*Required task*. What is needed is an exact copy of the lines from the one containing "buildPanels();" to the one containing "if empty is", both lines included, and no other lines.

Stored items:
= = =
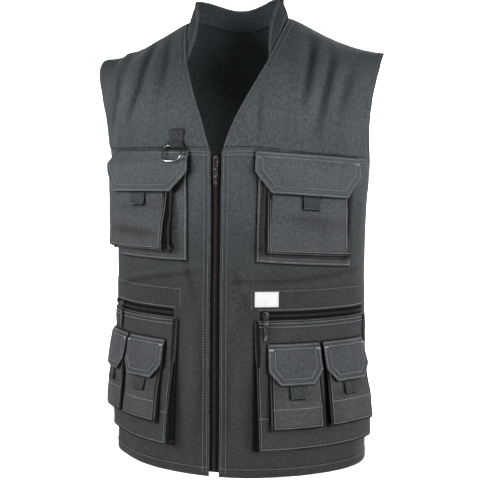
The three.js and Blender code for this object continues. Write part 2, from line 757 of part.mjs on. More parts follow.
// Webbing folded round the D-ring's bar, and the ring hanging from it
function buildRing() {
  const boreRadius = ringWire / 2 + webbingPlay;
  const loopRadius = boreRadius + webbingThickness;
  const stand = standOn(-ringInset, ringBarDown, clothThickness + webbingSeat + loopRadius);

  const strap = new THREE.Shape();
  strap.moveTo(-loopRadius, webbingRise);
  strap.lineTo(-loopRadius, 0);
  strap.absarc(0, 0, loopRadius, Math.PI, Math.PI * 1.5, false);
  strap.absarc(0, 0, loopRadius, Math.PI * 1.5, Math.PI * 2, false);
  strap.lineTo(loopRadius, 0);
  strap.lineTo(loopRadius - 0.4, 2.2);
  strap.lineTo(-loopRadius + 2 * webbingThickness, 7);
  strap.lineTo(-loopRadius + 2 * webbingThickness, webbingRise);
  strap.closePath();
  const bore = new THREE.Path();
  bore.absarc(0, 0, boreRadius, 0, Math.PI * 2, true);
  strap.holes.push(bore);
  const webbing = new THREE.ExtrudeGeometry(strap, { depth: webbingWidth, bevelEnabled: false, curveSegments: 6 });
  webbing.translate(0, 0, -webbingWidth / 2);
  webbing.applyMatrix4(new THREE.Matrix4().makeBasis(
    new THREE.Vector3(0, 0, 1), new THREE.Vector3(0, 1, 0), new THREE.Vector3(-1, 0, 0),
  ));
  addMesh(stand, 'webbing_loop', joined(webbing), webbingWeave());

  const half = ringWidth / 2 - ringWire / 2;
  const route = new THREE.CurvePath();
  const corner = 2.5;
  const shoulder = 8;
  const point = (x, y) => new THREE.Vector3(x, y, 0);
  route.add(new THREE.LineCurve3(point(-half + corner, 0), point(half - corner, 0)));
  route.add(new THREE.QuadraticBezierCurve3(point(half - corner, 0), point(half, 0), point(half, -corner)));
  route.add(new THREE.LineCurve3(point(half, -corner), point(half, -shoulder)));
  const reach = ringDrop - ringWire;
  route.add(new THREE.CubicBezierCurve3(
    point(half, -shoulder), point(half, -reach), point(half * 0.55, -reach), point(0, -reach),
  ));
  route.add(new THREE.CubicBezierCurve3(
    point(0, -reach), point(-half * 0.55, -reach), point(-half, -reach), point(-half, -shoulder),
  ));
  route.add(new THREE.LineCurve3(point(-half, -shoulder), point(-half, -corner)));
  route.add(new THREE.QuadraticBezierCurve3(point(-half, -corner), point(-half, 0), point(-half + corner, 0)));
  const sample = 34;
  const loop = new THREE.CatmullRomCurve3(route.getSpacedPoints(sample).slice(0, -1), true);
  const wire = new THREE.Shape();
  const wireSides = 8;
  for (let k = 0; k < wireSides; k += 1) {
    const angle = 2 * Math.PI * k / wireSides;
    wire[k === 0 ? 'moveTo' : 'lineTo'](ringWire / 2 * Math.cos(angle), ringWire / 2 * Math.sin(angle));
  }
  wire.closePath();
  const ring = new THREE.ExtrudeGeometry(wire, { steps: sample, extrudePath: loop });
  const mesh = addMesh(stand, 'd_ring', joined(ring), nickel());
  mesh.position.x = -ringShift;
  mesh.rotation.x = -ringTilt;
}

function buildLabel() {
  const seat = clothThickness + seatGap;
  const row = (down) => ({ down, from: labelInset, to: labelInset + labelWidth });
  const label = cloth({
    rows: [row(labelDown), row(labelDown + labelHeight)],
    across: 3,
    under: constant(seat),
    over: constant(seat + labelThickness),
  });
  addMesh(vest, 'label', label, labelCloth());
}

buildPanels();
buildCollar();
buildFrontZip();
buildFrontSlider();
buildChestPockets();
buildLowerPockets();
buildRing();
buildLabel();

export default vest;
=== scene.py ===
"""A utility work vest in its worn form: twill panels, stand collar, zips, bellows pockets, D-ring and label.

Metres, +Z up, the front faces -Y and the wearer's left is +X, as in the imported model.
"""
import math

import bmesh
import bpy
from mathutils import Matrix, Vector, noise


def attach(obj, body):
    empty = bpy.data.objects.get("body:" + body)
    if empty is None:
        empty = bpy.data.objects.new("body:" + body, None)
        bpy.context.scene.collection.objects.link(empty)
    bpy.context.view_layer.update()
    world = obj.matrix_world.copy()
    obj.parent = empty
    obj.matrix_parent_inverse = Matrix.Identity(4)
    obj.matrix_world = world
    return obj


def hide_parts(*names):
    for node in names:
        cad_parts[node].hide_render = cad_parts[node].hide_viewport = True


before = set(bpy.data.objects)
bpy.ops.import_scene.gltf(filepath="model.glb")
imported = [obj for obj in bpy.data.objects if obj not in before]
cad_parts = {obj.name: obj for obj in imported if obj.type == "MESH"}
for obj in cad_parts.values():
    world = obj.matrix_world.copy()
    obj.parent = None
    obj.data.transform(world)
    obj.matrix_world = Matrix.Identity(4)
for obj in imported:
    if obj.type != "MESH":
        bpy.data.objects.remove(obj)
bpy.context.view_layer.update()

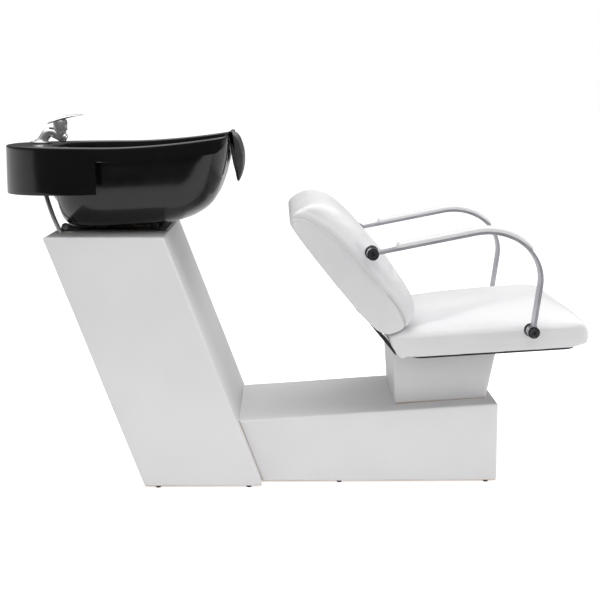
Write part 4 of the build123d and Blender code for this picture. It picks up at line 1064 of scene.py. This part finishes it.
REST_HALF, REST_EDGE = 90.0, 6.0
stations = []
for turn in np.linspace(0, pi / 2, 6):
    stations.append((REST_HALF - REST_EDGE * (1 - cos(turn)), REST_EDGE * (1 - sin(turn)) * 0.7))
stations += [(y, 0.0) for y in np.linspace(REST_HALF - REST_EDGE, REST_EDGE - REST_HALF, 46)[1:-1]]
stations += [(-y, d) for y, d in stations[:6][::-1]]
rest_rings = [[(x, y, z) for x, z in rest_profile(y, draw)] for y, draw in stations]
rest = add_piece("neck_saddle", *lofted(rest_rings), RUBBER_SOFT, "basin", "neck_rubber", ["neck_rest"])


# ---- tap ------------------------------------------------------------------------------
TAP_X, LEVER_X = -574.0, -528.0
neck = rounded_line([(TAP_X + 1, 752.5), (-555, 780), (-516.5, 762)], [14.0], step=1.5)
neck_path = np.array([(p[0], 0.0, p[1]) for p, _ in neck])
neck_run = np.linalg.norm(neck_path - neck_path[0], axis=1)
neck_left = np.linalg.norm(neck_path - neck_path[-1], axis=1)
neck_radii = 11.2 + 1.2 * np.exp(-neck_run / 5.0) - 1.6 * np.clip(1 - neck_left / 2.2, 0, 1) ** 2
neck_radii += 0.8 * np.exp(-((neck_left - 9) / 5.0) ** 2)
points, faces = lofted(tube_rings(neck_path, neck_radii, 48))


def lathe(profile, x, segments=56):
    """Points and faces of a form turned about an upright axis at x."""
    rings = [[(x + r * cos(a), r * sin(a), z)
              for a in full_turn(segments)] for r, z in profile]
    return lofted(rings)


foot = lathe([(16, 722), (16, 750.6), (23.2, 751.6), (24, 752.2), (24, 754), (23.4, 755), (22, 755.6),
              (16, 756.1), (13.5, 757.3), (12.6, 759.5)], TAP_X)
collar = lathe([(12.2, 765), (13, 767), (13.2, 779), (12.8, 781.5), (11.6, 783)], LEVER_X)
tap = add_piece("tap_casting", *joined((points, faces), foot, collar), CHROME, "basin", "tap_chrome", ["tap_body"])
crisp(tap, 40)

shroud = lathe([(12.6, 781.2), (14.6, 780.6), (15.8, 781.6), (16, 783.5), (16, 797), (15.7, 801),
                (14.6, 804), (11, 806.2)], LEVER_X)
BLADE_TOP = [(-557, 796.5), (-550, 801.5), (-540, 806.3), (-528, 810.3), (-515, 813.3), (-498, 815.8),
             (-477, 817.2)]
BLADE_THICK = [1.6, 4.5, 7.6, 8, 6.6, 4.4, 2.8]
BLADE_HALF = [12, 15.5, 16.8, 17, 16.6, 15.4, 13]
spans = np.linspace(0, 1, 46)
knots = np.linspace(0, 1, len(BLADE_TOP))
blade_top = spline_through(BLADE_TOP, len(spans))
blade_rings = []
for i, share in enumerate(spans):
    near_end = min(share, 1 - share) * 80.0
    taper = sqrt(max(0.0, 1 - (1 - min(near_end / 6.0, 1)) ** 2))
    thick = np.interp(share, knots, BLADE_THICK) * (0.35 + 0.65 * taper)
    half = np.interp(share, knots, BLADE_HALF) - 5.0 * (1 - taper)
    x, z = blade_top[i]
    ring = []
    for a in full_turn(40):
        y = half * signed_power(cos(a), 0.45)
        up = signed_power(sin(a), 0.75)
        ring.append((x, y, z - thick / 2 + thick / 2 * up - 1.1 * (y / half) ** 2))
    blade_rings.append(ring)
lever = add_piece("lever_handle", *joined(shroud, lofted(blade_rings)), CHROME, "lever", "tap_chrome",
                  ["tap_lever"])
crisp(lever, 45)

# machined and folded parts keep their CAD shape with broken edges
for node, width in (("arm_bar_left", 0.7), ("arm_bar_right", 0.7), ("arm_sleeves_left", 1.0),
                    ("arm_sleeves_right", 1.0), ("arm_bolts", 0.7), ("arm_spacers", 0.8), ("seat_pan", 0.8),
                    ("back_bracket_left", 0.7), ("back_bracket_right", 0.7), ("base_bracket", 0.5),
                    ("tilt_bracket", 0.5), ("access_panel", 1.2), ("hose_nuts", 0.6), ("waste_nut", 1.0),
                    ("bracket_screws", 0.8), ("seat_bolts", 0.6), ("hinge_pins", 0.4), ("stop_buffers", 1.0),
                    ("tap_nut", 0.6), ("feet", 0.6)):
    bevelled(nodes[node], width, 40).harden_normals = True


# ---- light and floor ------------------------------------------------------------------
world = bpy.data.worlds.new("studio")
scene.world = world
world.cycles.sampling_method = "NONE"
world.use_nodes = True
tree = world.node_tree
tree.nodes.clear()
paths = tree.nodes.new("ShaderNodeLightPath")
white = add_node(tree, "ShaderNodeBackground", {"Color": (1, 1, 1, 1)})
soft = add_node(tree, "ShaderNodeBackground", {"Color": (1, 1, 1, 1), "Strength": 0.5})
# reflections see a sky that is dark at the horizon and bright overhead
direction = tree.nodes.new("ShaderNodeTexCoord").outputs["Generated"]
split = add_node(tree, "ShaderNodeSeparateXYZ", {"Vector": direction})
height = add_node(tree, "ShaderNodeMath", {0: split.outputs["Z"], 1: 0.5, 2: 0.5})
height.operation = "MULTIPLY_ADD"
ramp = add_node(tree, "ShaderNodeValToRGB", {"Fac": height.outputs[0]})
stops = ramp.color_ramp.elements
stops[0].color = (0.05, 0.05, 0.05, 1)
stops[1].color = (3.4, 3.4, 3.4, 1)
for place, level in ((0.47, 0.07), (0.60, 0.16), (0.70, 0.35), (0.80, 1.2), (0.90, 3.4)):
    stops.new(place).color = (level, level, level, 1)
mirror = add_node(tree, "ShaderNodeBackground", {"Color": ramp.outputs["Color"]})
first = add_node(tree, "ShaderNodeMixShader", {0: paths.outputs["Is Glossy Ray"], 1: soft.outputs["Background"],
                                               2: mirror.outputs["Background"]})
last = add_node(tree, "ShaderNodeMixShader", {0: paths.outputs["Is Camera Ray"], 1: first.outputs["Shader"],
                                              2: white.outputs["Background"]})
add_node(tree, "ShaderNodeOutputWorld", {"Surface": last.outputs["Shader"]})


def softbox(name, place, aim, size, power):
    """A rectangular area light that no mirror shows."""
    light = bpy.data.lights.new(name, "AREA")
    light.shape = "RECTANGLE"
    light.size, light.size_y = size
    light.energy = power
    lamp = linked(name, light)
    lamp.location = place
    lamp.rotation_euler = (Vector(aim) - Vector(place)).to_track_quat("-Z", "Y").to_euler()
    lamp.visible_glossy = False
    lamp.visible_camera = False


softbox("overhead", (0.1, 0.1, 3.0), (0.0, 0.0, 0.4), (3.4, 2.8), 61)
softbox("front_fill", (-0.6, -3.4, 1.6), (0.0, 0.0, 0.4), (3.2, 2.2), 20)
softbox("chair_side", (3.0, -0.6, 1.4), (0.1, 0.0, 0.4), (2.0, 2.0), 27)

floor_mesh = bpy.data.meshes.new("floor")
FLOOR_REACH, FLOOR_NEAR = 60.0, -1.25
floor_mesh.from_pydata([(-FLOOR_REACH, FLOOR_NEAR, 0), (FLOOR_REACH, FLOOR_NEAR, 0),
                        (FLOOR_REACH, FLOOR_REACH, 0), (-FLOOR_REACH, FLOOR_REACH, 0)], [], [(0, 1, 2, 3)])
PAPER = surface("studio_paper", (0.84, 0.84, 0.84), (0.86, 0.86, 0.86), 2, (0.8, 0.9), specular=0.1)
paper_tree = PAPER.node_tree
seen = paper_tree.nodes.new("ShaderNodeLightPath")
glow = add_node(paper_tree, "ShaderNodeMath", {0: seen.outputs["Is Camera Ray"], 1: 0.45, 2: 0.2})
glow.operation = "MULTIPLY_ADD"
paper_shader = paper_tree.nodes["Principled BSDF"]
paper_shader.inputs["Emission Color"].default_value = (1, 1, 1, 1)
paper_tree.links.new(glow.outputs[0], paper_shader.inputs["Emission Strength"])
floor_mesh.materials.append(PAPER)
floor = linked("floor", floor_mesh)
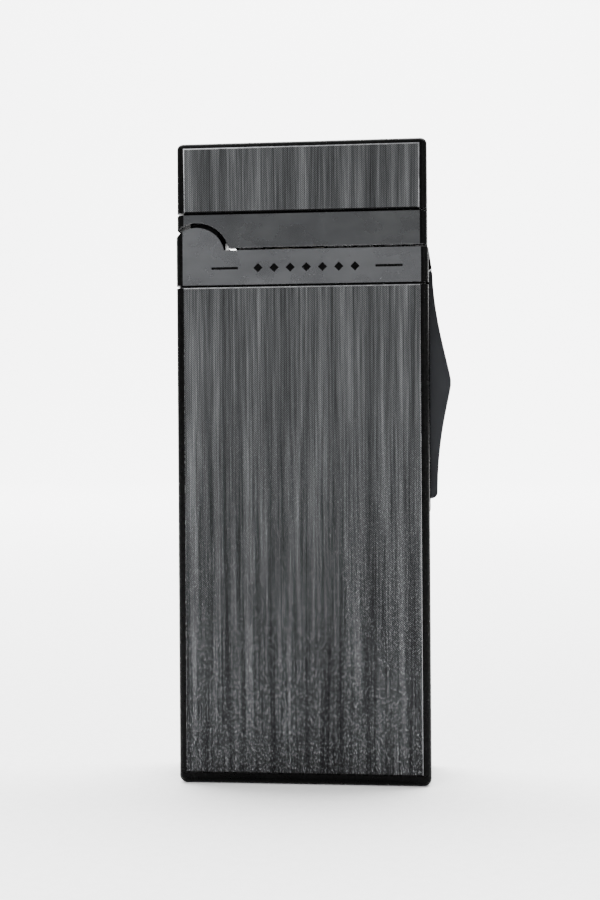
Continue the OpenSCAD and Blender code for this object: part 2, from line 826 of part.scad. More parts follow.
= = =
*Full output*.
buildPanels();
buildCollar();
buildFrontZip();
buildFrontSlider();
buildChestPockets();
buildLowerPockets();
buildRing();
buildLabel();

export default vest;
=== scene.py ===
"""A utility work vest in its worn form: twill panels, stand collar, zips, bellows pockets, D-ring and label.

Metres, +Z up, the front faces -Y and the wearer's left is +X, as in the imported model.
"""
import math

import bmesh
import bpy
from mathutils import Matrix, Vector, noise


def attach(obj, body):
    empty = bpy.data.objects.get("body:" + body)
    if empty is None:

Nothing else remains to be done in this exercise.